What is needed -
Give back, unchanged, the line with "# ---- the whole", the line with "from collections import namedtuple", and every line between them, and no other line.

START Data section

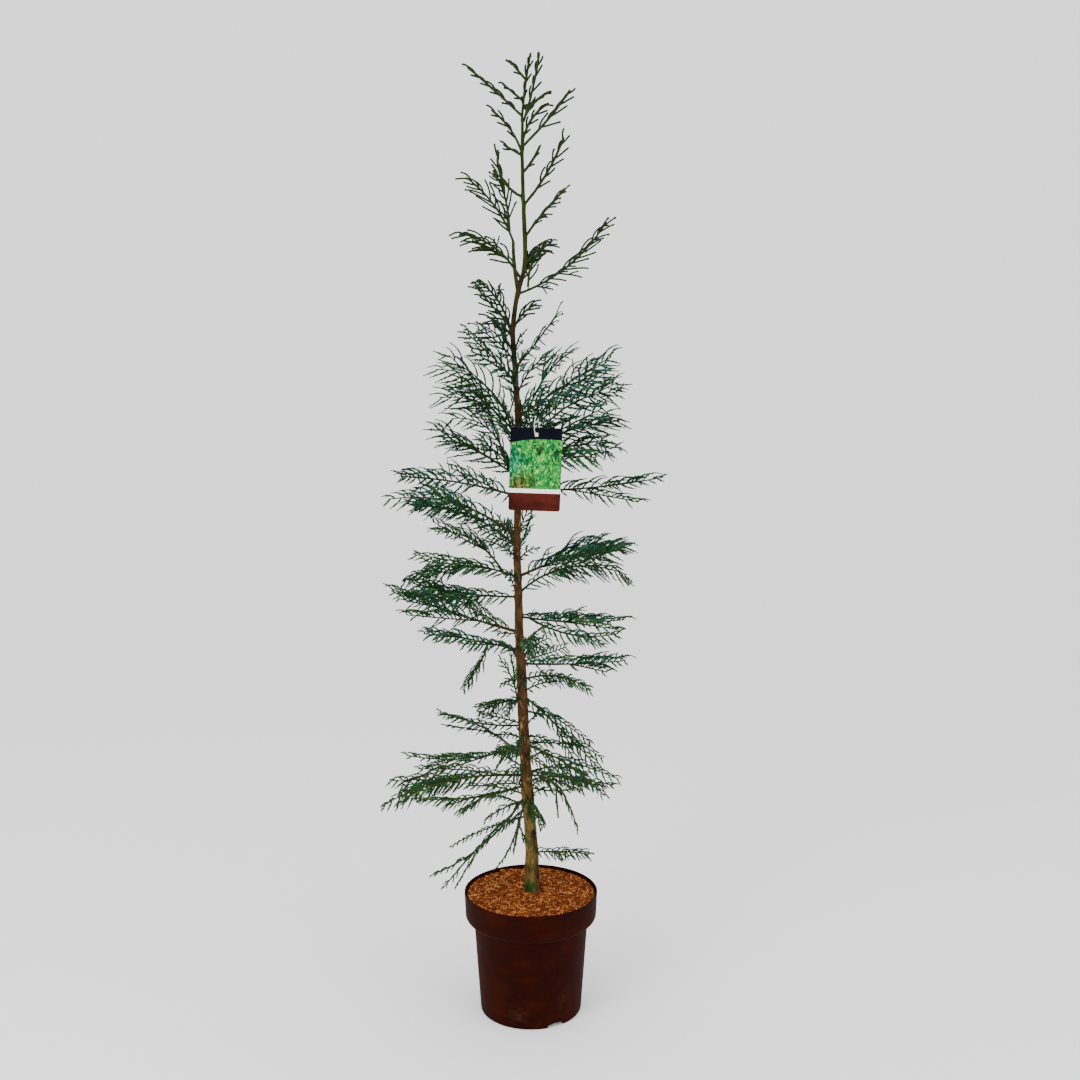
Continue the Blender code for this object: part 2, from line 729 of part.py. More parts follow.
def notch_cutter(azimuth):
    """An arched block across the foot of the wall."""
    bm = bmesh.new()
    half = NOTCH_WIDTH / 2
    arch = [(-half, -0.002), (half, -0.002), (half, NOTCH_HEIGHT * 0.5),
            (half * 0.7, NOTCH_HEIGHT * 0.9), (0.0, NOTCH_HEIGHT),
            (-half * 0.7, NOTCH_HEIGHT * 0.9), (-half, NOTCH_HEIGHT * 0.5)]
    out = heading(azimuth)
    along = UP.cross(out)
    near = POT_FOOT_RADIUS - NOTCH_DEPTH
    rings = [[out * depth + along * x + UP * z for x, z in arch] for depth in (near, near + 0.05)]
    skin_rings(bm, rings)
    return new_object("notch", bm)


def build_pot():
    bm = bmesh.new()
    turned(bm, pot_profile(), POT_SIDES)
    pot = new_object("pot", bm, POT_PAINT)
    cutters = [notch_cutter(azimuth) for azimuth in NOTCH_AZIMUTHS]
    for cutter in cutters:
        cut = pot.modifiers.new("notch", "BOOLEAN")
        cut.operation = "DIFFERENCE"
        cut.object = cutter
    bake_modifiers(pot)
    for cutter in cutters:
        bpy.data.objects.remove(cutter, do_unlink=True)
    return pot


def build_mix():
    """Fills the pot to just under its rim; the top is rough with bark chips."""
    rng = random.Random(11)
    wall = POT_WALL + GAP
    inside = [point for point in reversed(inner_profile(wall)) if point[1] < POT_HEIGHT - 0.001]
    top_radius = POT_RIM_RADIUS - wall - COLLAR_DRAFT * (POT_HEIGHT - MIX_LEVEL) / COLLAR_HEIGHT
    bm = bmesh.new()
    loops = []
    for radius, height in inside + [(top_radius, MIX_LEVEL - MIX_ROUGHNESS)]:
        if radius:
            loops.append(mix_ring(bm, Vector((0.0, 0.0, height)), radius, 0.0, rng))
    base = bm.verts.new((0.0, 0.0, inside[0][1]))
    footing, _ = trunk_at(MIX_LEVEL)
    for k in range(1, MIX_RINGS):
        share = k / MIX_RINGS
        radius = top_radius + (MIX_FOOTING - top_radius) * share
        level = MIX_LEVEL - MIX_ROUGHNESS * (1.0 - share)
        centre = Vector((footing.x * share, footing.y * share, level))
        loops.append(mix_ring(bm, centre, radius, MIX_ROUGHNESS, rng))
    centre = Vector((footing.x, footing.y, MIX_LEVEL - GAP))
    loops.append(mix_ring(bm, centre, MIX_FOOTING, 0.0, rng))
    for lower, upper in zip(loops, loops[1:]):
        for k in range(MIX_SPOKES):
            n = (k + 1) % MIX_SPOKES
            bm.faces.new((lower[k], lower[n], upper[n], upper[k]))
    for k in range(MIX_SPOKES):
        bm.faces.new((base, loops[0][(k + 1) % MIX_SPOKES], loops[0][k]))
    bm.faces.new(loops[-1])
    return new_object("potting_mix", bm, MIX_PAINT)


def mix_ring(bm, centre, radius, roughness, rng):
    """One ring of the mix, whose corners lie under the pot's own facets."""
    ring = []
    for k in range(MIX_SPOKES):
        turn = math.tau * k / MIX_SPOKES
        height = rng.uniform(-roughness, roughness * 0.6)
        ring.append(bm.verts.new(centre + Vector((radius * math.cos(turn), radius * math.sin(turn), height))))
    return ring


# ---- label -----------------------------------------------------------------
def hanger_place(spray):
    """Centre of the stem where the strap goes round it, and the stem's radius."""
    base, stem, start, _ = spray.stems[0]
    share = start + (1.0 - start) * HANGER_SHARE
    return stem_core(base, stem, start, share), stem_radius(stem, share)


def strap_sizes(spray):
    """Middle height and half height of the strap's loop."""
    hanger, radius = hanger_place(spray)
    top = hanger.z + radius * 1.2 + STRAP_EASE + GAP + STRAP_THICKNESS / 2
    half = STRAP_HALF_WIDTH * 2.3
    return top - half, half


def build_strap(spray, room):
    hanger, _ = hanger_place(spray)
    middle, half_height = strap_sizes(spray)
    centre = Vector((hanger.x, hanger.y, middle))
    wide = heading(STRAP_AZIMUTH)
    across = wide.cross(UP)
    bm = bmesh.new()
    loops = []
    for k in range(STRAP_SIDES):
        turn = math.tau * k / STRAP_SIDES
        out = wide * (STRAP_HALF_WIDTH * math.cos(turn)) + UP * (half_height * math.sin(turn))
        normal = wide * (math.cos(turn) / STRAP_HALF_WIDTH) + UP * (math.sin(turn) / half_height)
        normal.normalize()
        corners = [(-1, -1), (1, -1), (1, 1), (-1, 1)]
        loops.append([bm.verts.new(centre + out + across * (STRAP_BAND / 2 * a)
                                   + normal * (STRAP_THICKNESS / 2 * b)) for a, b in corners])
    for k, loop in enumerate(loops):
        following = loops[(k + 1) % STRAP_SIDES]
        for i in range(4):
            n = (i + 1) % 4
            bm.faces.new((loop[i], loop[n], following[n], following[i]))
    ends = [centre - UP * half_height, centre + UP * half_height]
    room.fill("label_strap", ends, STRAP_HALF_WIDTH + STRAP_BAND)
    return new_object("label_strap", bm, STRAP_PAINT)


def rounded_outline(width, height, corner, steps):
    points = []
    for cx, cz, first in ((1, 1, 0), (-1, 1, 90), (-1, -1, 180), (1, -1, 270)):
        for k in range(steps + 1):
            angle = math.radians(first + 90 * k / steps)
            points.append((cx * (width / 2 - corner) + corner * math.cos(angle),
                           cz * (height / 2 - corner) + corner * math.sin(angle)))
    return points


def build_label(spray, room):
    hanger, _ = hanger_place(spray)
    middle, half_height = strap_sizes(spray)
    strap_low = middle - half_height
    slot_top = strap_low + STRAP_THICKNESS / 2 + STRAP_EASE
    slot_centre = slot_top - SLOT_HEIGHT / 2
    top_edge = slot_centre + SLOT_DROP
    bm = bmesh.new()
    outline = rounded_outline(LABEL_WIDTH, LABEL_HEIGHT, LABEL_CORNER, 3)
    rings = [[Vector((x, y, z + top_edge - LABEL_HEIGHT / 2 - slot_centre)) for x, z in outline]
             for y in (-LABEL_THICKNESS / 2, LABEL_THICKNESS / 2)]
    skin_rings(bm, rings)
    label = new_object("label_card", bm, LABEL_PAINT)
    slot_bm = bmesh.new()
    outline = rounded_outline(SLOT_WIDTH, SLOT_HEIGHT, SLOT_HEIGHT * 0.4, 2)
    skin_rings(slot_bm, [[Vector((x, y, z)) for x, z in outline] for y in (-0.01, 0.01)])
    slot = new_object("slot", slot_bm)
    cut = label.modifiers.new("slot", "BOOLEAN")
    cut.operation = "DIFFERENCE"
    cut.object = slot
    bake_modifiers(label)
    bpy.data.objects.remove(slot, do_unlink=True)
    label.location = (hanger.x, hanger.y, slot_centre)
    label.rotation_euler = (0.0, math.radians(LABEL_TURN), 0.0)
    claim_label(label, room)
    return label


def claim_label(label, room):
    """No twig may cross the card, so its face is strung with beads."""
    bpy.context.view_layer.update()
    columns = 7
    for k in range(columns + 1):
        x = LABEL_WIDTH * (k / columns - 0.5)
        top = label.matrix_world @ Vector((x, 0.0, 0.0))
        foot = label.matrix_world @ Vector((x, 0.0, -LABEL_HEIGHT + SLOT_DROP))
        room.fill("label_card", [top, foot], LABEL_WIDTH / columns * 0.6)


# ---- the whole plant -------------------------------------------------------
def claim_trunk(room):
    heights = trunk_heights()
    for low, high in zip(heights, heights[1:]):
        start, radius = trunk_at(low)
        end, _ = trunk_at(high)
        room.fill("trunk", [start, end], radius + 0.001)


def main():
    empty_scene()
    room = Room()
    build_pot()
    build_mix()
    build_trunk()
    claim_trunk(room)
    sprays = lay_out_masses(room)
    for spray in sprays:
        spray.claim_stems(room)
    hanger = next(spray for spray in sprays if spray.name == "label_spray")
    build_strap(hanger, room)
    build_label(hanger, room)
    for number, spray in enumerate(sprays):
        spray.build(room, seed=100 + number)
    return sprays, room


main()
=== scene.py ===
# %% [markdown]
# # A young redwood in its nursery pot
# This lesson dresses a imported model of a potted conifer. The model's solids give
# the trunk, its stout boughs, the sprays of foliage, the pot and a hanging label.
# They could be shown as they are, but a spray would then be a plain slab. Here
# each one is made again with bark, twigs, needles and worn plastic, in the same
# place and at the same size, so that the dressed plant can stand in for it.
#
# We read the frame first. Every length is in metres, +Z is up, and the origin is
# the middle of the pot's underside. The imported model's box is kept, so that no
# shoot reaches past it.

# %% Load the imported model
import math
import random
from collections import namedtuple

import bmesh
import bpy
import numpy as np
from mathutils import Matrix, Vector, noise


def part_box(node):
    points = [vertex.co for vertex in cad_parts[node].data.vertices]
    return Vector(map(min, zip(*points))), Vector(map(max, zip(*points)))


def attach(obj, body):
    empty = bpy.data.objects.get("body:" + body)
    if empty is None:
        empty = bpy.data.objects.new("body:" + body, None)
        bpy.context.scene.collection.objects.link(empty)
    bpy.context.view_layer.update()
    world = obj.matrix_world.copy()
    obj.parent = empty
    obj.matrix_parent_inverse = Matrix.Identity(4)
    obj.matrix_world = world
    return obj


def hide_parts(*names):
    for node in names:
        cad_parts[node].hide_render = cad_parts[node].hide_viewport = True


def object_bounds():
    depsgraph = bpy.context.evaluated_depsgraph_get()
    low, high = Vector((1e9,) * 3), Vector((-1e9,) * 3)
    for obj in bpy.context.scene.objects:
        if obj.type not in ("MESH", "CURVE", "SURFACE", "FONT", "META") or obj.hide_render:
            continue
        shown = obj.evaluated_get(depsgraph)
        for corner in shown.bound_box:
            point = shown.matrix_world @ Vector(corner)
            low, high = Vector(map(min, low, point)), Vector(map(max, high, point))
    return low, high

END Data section

Task solution -
# ---- the whole plant -------------------------------------------------------
def claim_trunk(room):
    heights = trunk_heights()
    for low, high in zip(heights, heights[1:]):
        start, radius = trunk_at(low)
        end, _ = trunk_at(high)
        room.fill("trunk", [start, end], radius + 0.001)


def main():
    empty_scene()
    room = Room()
    build_pot()
    build_mix()
    build_trunk()
    claim_trunk(room)
    sprays = lay_out_masses(room)
    for spray in sprays:
        spray.claim_stems(room)
    hanger = next(spray for spray in sprays if spray.name == "label_spray")
    build_strap(hanger, room)
    build_label(hanger, room)
    for number, spray in enumerate(sprays):
        spray.build(room, seed=100 + number)
    return sprays, room


main()
=== scene.py ===
# %% [markdown]
# # A young redwood in its nursery pot
# This lesson dresses a imported model of a potted conifer. The model's solids give
# the trunk, its stout boughs, the sprays of foliage, the pot and a hanging label.
# They could be shown as they are, but a spray would then be a plain slab. Here
# each one is made again with bark, twigs, needles and worn plastic, in the same
# place and at the same size, so that the dressed plant can stand in for it.
#
# We read the frame first. Every length is in metres, +Z is up, and the origin is
# the middle of the pot's underside. The imported model's box is kept, so that no
# shoot reaches past it.

# %% Load the imported model
import math
import random
from collections import namedtuple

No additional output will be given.